Now that the entire General Election revolves around glowing generalities, a cross-party committee of MPs has agreed that greater representation should be given to positive, abstract concepts. So with the last day of voter registration looming fast, all spare votes will be distributed among those impossible-to-prove beliefs such as the ‘common good’, ‘patriotism’ and ‘Britain’s Got Talent’.
Nigel Farage has vowed to shoot himself in the foot after accusing it of being ‘a socialist’. UKIP supporters were concerned when Mr Farage started addressing his left foot as ‘Michael’ and accusing it of treachery. He also addressed his right foot as ‘Margaret’, stroking it lovingly in an interview on Breakfast Time.
In attempt to help voters lose their lunch, the Lib Dems have promoted their answer to C4’s ‘The Undateables’. Offering a stark choice of sexual extremes, Nick Clegg has positioned himself as the ‘moderate filling’, sandwiched between the thick, sweaty slabs of the SNP’s Alex Salmond and UKIP’s Nigel Farage.
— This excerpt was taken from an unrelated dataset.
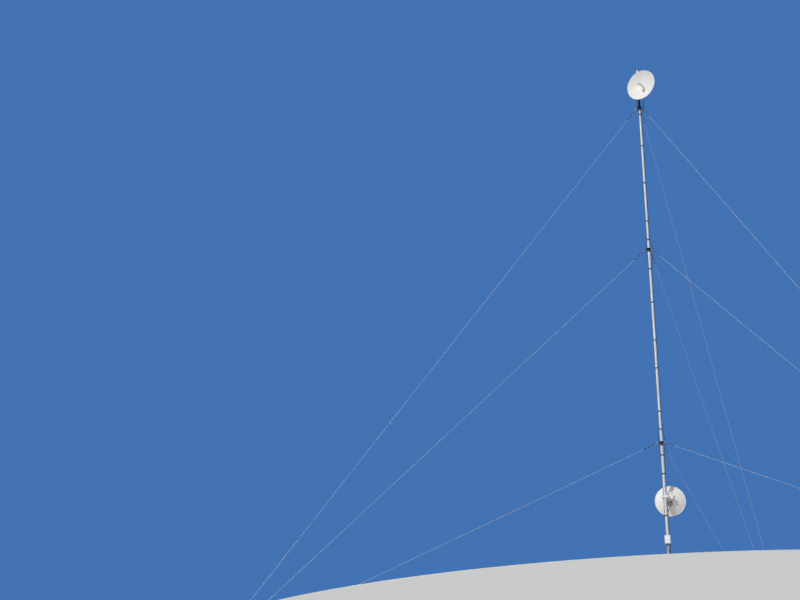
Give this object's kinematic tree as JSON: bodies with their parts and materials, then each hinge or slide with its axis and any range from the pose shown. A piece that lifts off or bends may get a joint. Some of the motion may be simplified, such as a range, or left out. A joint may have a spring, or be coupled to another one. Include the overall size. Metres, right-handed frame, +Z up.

After it was revealed earlier today that George Osborne was to pull a further £5.8 billion out of his arse to fund the subsidisation of Housing Association sales, scientists have been arguing excitedly about the incredible capacity of his colon. Having already found £8 billion for the NHS and £7 billion in tax cuts earlier in the year, it is now being said by some that Osborne’s ‘Tardis Arse’ is in fact the biggest of its kind in the western world.
British voters, despairing of the ineptitude of their own politicians, have been buoyed by the news that Hillary Clinton is on the verge of declaring her candidacy for Prime Minister. Up until now many had assumed Mrs Clinton would stick to the Presidential race, but she has been tempted by the rigorous challenge of battling wits with the UK’s best or ‘shooting fish in a barrel’ as it is called.